Exercise material:
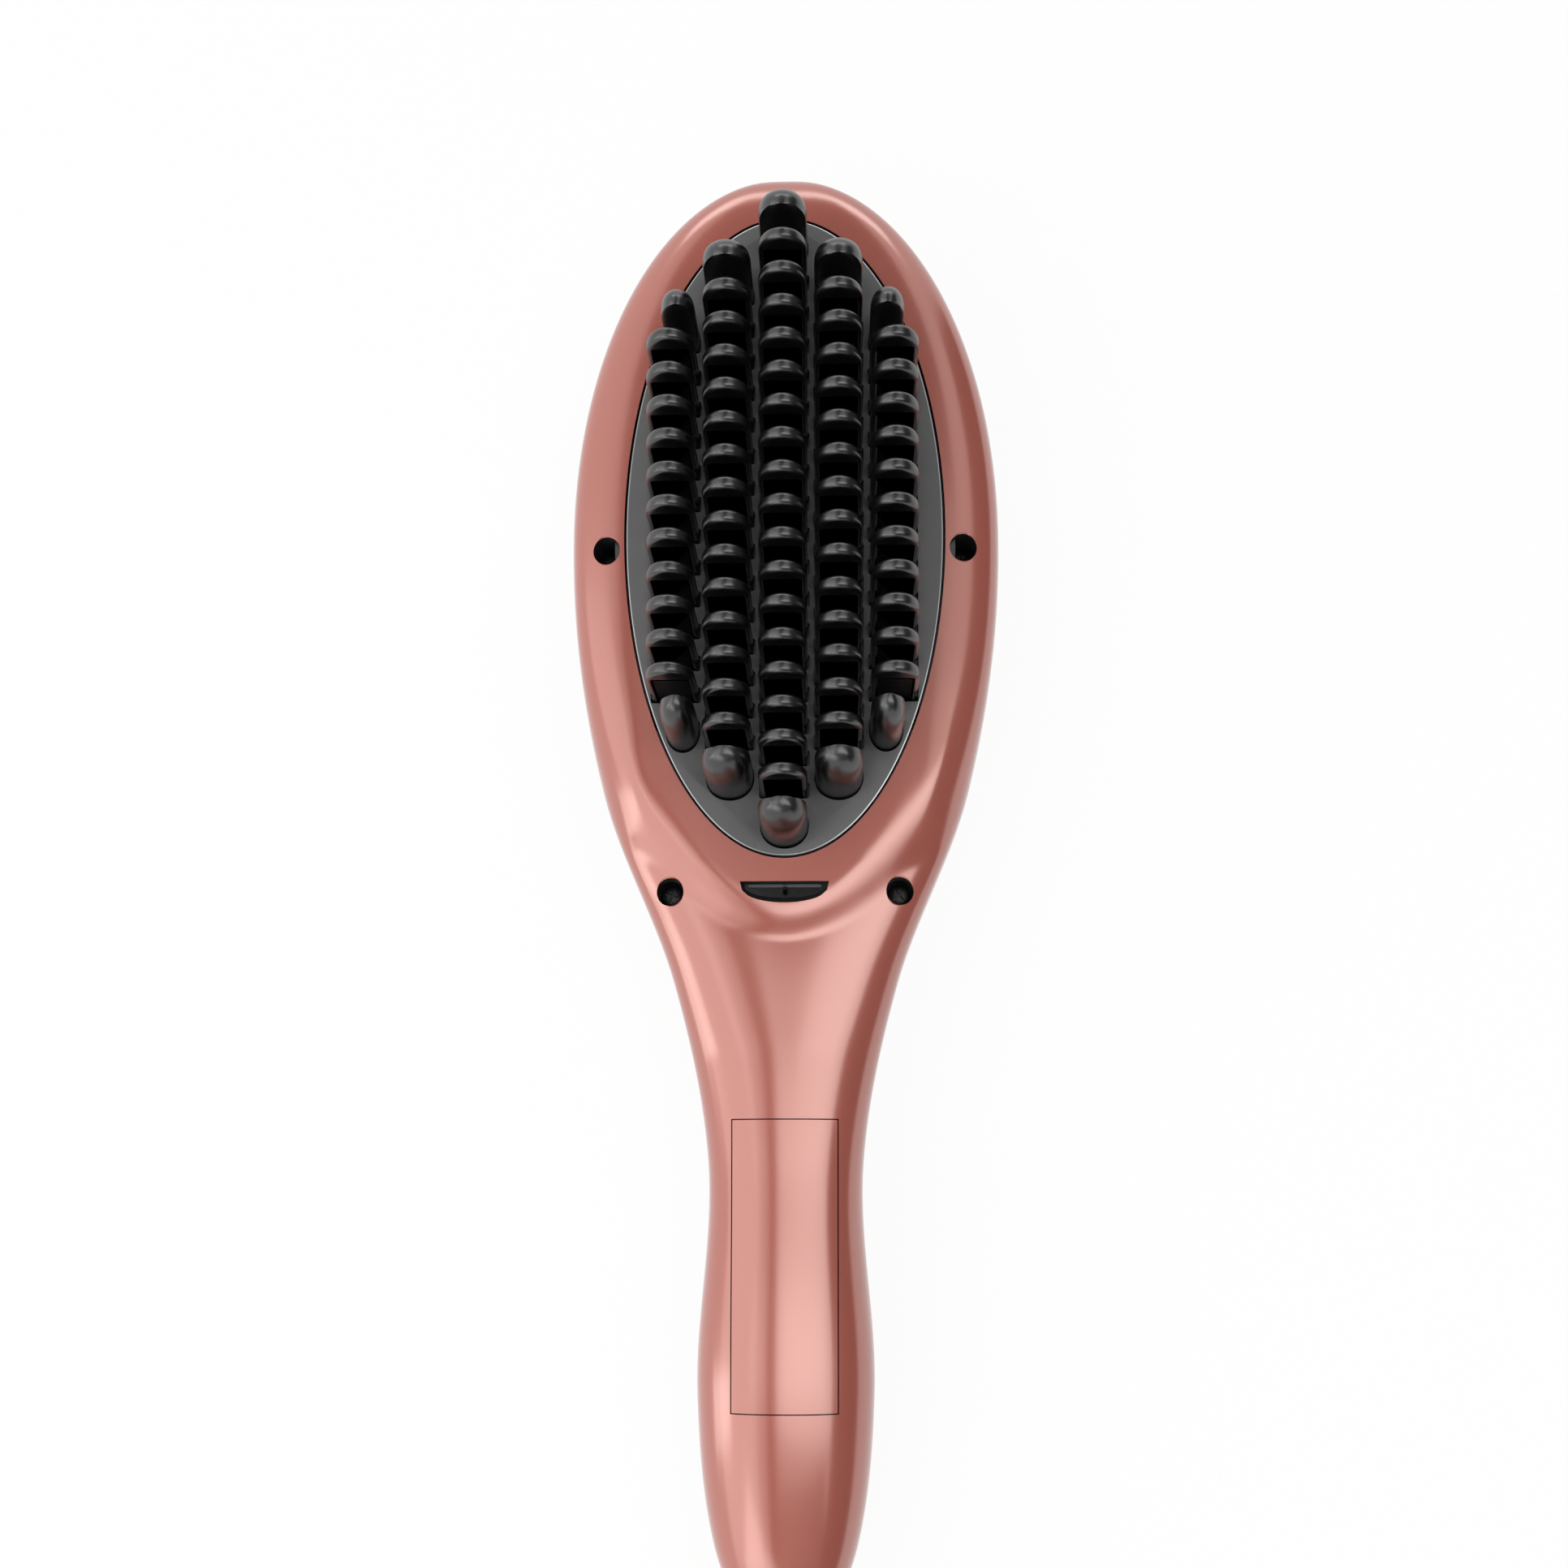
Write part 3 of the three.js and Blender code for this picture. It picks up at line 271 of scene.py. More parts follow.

...

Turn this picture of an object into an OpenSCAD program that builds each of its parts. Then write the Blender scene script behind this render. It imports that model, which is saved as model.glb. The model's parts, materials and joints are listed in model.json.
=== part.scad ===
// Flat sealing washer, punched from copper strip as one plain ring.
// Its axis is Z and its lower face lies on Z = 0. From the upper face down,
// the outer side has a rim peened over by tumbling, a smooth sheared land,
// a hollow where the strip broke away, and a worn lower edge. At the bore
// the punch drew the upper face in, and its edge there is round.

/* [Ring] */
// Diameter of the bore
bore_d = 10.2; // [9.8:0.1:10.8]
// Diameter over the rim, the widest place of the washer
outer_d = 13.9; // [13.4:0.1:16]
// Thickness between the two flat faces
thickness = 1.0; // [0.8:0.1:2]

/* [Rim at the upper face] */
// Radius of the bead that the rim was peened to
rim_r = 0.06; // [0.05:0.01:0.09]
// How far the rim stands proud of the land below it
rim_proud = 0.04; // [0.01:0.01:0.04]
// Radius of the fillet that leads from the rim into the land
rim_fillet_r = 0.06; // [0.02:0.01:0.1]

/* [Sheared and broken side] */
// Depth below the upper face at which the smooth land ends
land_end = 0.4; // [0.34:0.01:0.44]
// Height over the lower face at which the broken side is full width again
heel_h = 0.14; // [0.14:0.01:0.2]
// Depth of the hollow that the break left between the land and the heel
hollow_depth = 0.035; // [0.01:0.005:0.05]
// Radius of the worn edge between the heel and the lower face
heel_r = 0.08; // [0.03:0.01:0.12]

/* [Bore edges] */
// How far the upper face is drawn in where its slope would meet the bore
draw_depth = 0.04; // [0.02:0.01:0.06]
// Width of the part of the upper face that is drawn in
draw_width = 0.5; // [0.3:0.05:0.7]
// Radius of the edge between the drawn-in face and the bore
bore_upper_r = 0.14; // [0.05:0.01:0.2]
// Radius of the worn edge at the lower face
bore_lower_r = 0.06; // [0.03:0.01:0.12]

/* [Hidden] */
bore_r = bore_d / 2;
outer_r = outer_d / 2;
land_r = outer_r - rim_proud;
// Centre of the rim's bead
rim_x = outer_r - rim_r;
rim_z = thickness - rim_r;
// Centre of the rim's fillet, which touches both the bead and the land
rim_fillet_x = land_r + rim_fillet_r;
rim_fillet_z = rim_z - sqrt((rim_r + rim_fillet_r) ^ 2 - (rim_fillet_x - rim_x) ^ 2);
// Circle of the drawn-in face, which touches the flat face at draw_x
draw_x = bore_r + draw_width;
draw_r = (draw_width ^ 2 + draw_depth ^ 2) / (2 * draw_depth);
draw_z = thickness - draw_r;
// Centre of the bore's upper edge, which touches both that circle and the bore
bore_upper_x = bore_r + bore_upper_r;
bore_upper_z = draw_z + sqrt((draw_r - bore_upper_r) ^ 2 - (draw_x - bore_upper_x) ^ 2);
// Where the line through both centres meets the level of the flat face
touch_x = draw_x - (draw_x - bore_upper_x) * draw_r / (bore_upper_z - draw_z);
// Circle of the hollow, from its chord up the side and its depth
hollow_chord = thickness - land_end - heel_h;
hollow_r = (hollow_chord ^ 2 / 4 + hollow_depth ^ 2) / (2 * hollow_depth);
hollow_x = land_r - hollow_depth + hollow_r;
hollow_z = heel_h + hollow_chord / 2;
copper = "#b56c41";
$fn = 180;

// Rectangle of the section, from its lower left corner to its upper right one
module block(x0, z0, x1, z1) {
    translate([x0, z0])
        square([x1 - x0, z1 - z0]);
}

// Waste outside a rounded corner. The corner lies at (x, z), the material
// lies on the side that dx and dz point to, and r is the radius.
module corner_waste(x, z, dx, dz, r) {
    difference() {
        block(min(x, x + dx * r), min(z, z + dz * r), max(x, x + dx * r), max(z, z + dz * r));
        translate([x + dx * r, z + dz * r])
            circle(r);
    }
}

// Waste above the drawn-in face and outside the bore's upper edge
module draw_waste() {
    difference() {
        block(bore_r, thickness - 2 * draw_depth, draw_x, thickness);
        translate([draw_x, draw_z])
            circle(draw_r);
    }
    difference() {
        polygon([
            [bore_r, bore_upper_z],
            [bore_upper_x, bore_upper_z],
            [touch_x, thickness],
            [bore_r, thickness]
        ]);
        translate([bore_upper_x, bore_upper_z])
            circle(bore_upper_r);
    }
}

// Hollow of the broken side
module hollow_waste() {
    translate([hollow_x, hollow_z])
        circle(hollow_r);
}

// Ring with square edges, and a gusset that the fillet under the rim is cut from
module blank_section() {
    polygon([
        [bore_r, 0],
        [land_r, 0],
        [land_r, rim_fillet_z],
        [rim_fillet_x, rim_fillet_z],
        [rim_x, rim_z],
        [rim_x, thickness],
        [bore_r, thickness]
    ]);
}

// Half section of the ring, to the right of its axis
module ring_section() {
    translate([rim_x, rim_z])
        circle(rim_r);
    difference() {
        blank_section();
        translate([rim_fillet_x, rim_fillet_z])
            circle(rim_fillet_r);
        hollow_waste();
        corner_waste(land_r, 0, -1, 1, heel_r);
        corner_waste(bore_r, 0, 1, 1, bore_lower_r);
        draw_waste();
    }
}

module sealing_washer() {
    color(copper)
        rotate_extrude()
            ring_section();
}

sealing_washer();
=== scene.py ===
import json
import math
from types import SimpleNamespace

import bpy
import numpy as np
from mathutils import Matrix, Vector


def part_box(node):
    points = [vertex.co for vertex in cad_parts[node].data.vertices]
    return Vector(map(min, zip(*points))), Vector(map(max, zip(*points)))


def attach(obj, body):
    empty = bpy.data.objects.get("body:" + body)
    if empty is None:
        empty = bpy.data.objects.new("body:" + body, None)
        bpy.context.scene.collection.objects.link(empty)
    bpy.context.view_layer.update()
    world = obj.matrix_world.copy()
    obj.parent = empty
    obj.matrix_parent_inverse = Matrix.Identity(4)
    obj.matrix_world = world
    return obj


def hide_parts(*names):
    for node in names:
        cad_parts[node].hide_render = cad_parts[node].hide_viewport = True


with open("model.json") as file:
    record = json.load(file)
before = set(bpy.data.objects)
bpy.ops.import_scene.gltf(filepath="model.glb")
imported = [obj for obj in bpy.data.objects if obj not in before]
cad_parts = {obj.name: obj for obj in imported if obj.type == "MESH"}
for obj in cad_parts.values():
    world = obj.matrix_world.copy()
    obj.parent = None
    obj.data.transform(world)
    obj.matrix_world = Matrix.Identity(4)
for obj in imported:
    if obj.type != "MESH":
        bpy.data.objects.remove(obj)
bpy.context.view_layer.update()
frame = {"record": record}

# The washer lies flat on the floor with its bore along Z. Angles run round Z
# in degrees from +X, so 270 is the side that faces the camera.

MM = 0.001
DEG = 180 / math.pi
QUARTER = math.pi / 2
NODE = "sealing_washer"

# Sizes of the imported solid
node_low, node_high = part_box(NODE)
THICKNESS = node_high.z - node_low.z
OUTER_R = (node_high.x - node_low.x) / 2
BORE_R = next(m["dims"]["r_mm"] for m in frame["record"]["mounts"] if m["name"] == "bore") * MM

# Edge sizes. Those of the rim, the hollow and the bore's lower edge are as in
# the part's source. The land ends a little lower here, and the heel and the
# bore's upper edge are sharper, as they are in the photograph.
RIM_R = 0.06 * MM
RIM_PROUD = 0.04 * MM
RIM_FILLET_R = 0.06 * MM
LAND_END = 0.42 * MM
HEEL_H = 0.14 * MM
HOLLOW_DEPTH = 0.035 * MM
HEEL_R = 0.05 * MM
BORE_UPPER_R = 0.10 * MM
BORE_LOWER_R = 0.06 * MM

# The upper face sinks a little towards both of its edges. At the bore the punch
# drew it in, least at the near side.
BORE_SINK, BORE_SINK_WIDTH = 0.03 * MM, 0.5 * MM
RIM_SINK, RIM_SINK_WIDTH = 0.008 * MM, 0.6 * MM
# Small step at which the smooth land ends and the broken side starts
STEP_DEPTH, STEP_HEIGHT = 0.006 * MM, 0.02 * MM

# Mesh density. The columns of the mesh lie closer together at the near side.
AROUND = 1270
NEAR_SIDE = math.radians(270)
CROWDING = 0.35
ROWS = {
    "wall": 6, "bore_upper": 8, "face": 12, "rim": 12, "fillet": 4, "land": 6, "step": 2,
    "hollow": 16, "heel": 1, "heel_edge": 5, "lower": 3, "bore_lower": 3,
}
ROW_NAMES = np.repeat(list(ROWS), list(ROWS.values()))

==

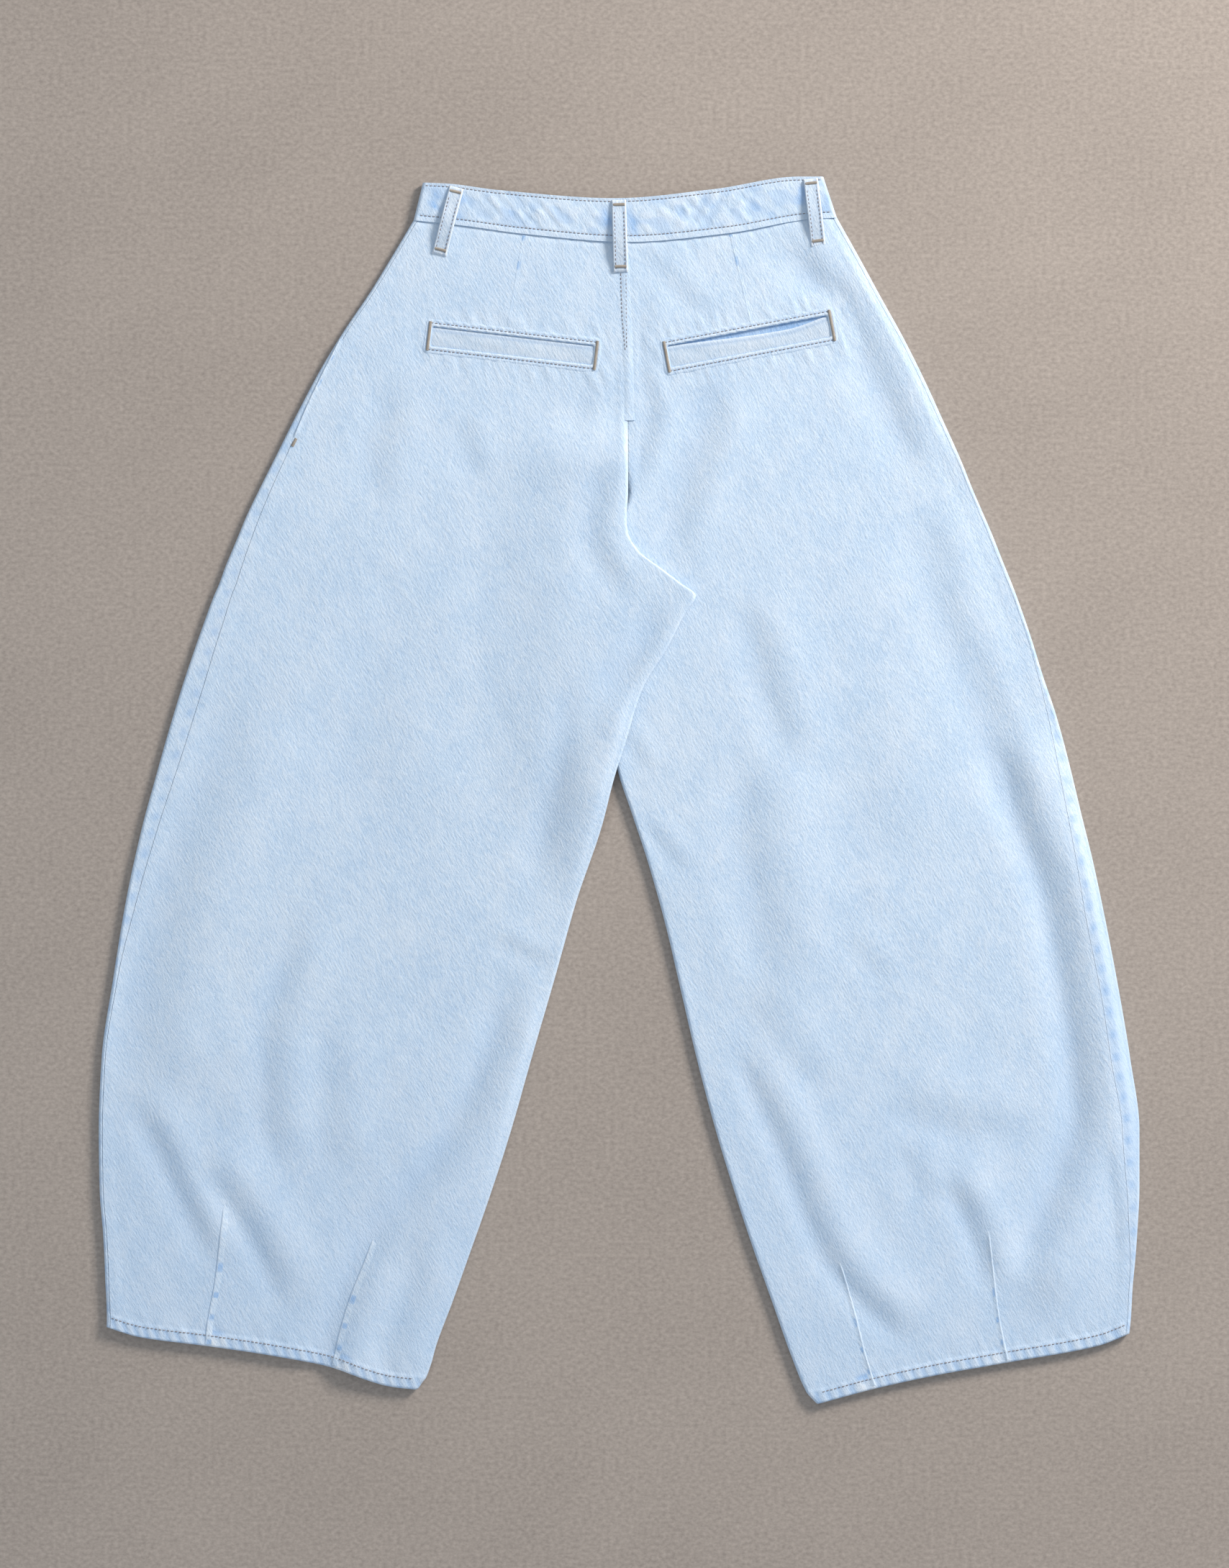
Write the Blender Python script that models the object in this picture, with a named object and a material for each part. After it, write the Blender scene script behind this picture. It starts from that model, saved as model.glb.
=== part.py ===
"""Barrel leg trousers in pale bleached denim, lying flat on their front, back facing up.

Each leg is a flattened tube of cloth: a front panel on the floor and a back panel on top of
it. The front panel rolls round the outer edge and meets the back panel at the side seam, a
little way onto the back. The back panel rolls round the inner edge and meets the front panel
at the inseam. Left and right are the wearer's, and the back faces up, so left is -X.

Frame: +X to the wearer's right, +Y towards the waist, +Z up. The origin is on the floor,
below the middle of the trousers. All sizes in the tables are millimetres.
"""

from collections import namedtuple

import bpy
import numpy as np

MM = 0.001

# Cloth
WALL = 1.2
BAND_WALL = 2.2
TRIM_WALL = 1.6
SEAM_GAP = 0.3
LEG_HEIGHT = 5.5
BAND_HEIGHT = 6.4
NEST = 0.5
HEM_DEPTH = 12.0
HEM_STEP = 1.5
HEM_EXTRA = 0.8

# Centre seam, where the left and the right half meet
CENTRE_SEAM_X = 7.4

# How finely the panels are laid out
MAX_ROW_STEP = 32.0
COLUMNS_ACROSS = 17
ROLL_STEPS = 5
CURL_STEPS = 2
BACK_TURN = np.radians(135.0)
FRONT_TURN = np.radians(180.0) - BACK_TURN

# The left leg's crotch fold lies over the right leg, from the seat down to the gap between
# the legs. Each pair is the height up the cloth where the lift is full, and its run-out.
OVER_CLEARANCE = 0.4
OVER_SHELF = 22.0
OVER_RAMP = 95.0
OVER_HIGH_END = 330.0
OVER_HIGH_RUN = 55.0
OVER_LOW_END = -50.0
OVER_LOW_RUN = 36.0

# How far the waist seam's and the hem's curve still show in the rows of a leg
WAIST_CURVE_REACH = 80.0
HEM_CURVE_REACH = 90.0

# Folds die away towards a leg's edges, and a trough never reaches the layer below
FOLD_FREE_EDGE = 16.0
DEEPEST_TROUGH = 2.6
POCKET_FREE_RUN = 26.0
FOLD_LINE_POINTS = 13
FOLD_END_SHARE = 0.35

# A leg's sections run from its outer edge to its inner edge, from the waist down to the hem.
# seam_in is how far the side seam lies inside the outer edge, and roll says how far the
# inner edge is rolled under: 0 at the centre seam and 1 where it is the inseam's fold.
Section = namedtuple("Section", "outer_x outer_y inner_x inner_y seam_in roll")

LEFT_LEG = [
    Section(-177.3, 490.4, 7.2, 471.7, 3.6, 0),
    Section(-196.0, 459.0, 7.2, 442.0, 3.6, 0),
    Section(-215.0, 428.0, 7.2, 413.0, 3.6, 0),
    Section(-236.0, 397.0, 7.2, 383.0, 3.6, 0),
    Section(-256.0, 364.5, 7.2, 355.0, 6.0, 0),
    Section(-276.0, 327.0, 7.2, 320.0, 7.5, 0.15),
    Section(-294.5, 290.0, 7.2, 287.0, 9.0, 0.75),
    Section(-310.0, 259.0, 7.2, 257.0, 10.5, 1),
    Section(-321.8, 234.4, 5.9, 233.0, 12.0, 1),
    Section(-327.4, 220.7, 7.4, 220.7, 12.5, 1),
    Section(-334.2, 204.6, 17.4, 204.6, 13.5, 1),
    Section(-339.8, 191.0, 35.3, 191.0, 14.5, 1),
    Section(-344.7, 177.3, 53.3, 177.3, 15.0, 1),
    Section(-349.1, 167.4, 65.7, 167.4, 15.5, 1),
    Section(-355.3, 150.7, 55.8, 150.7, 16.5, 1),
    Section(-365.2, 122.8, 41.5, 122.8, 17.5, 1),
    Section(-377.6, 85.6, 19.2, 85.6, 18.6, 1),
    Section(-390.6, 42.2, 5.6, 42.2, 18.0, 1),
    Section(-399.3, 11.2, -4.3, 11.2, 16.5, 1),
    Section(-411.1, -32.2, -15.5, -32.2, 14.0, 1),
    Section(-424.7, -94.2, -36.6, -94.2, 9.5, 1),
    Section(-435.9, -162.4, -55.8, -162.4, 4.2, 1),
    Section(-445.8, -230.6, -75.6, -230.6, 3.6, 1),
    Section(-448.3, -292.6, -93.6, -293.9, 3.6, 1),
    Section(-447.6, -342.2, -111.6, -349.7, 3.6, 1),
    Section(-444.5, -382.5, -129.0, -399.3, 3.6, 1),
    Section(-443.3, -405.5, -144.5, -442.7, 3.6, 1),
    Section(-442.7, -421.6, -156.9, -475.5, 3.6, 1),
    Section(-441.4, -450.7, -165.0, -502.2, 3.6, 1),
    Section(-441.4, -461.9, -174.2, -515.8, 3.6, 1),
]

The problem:
Taking the records above, retype every line from the one with "of its axis" down to the one with "for node in", exactly and with nothing else.

In response:
// Half section of the ring, to the right of its axis
module ring_section() {
    translate([rim_x, rim_z])
        circle(rim_r);
    difference() {
        blank_section();
        translate([rim_fillet_x, rim_fillet_z])
            circle(rim_fillet_r);
        hollow_waste();
        corner_waste(land_r, 0, -1, 1, heel_r);
        corner_waste(bore_r, 0, 1, 1, bore_lower_r);
        draw_waste();
    }
}

module sealing_washer() {
    color(copper)
        rotate_extrude()
            ring_section();
}

sealing_washer();
=== scene.py ===
import json
import math
from types import SimpleNamespace

import bpy
import numpy as np
from mathutils import Matrix, Vector


def part_box(node):
    points = [vertex.co for vertex in cad_parts[node].data.vertices]
    return Vector(map(min, zip(*points))), Vector(map(max, zip(*points)))


def attach(obj, body):
    empty = bpy.data.objects.get("body:" + body)
    if empty is None:
        empty = bpy.data.objects.new("body:" + body, None)
        bpy.context.scene.collection.objects.link(empty)
    bpy.context.view_layer.update()
    world = obj.matrix_world.copy()
    obj.parent = empty
    obj.matrix_parent_inverse = Matrix.Identity(4)
    obj.matrix_world = world
    return obj


def hide_parts(*names):
    for node in names:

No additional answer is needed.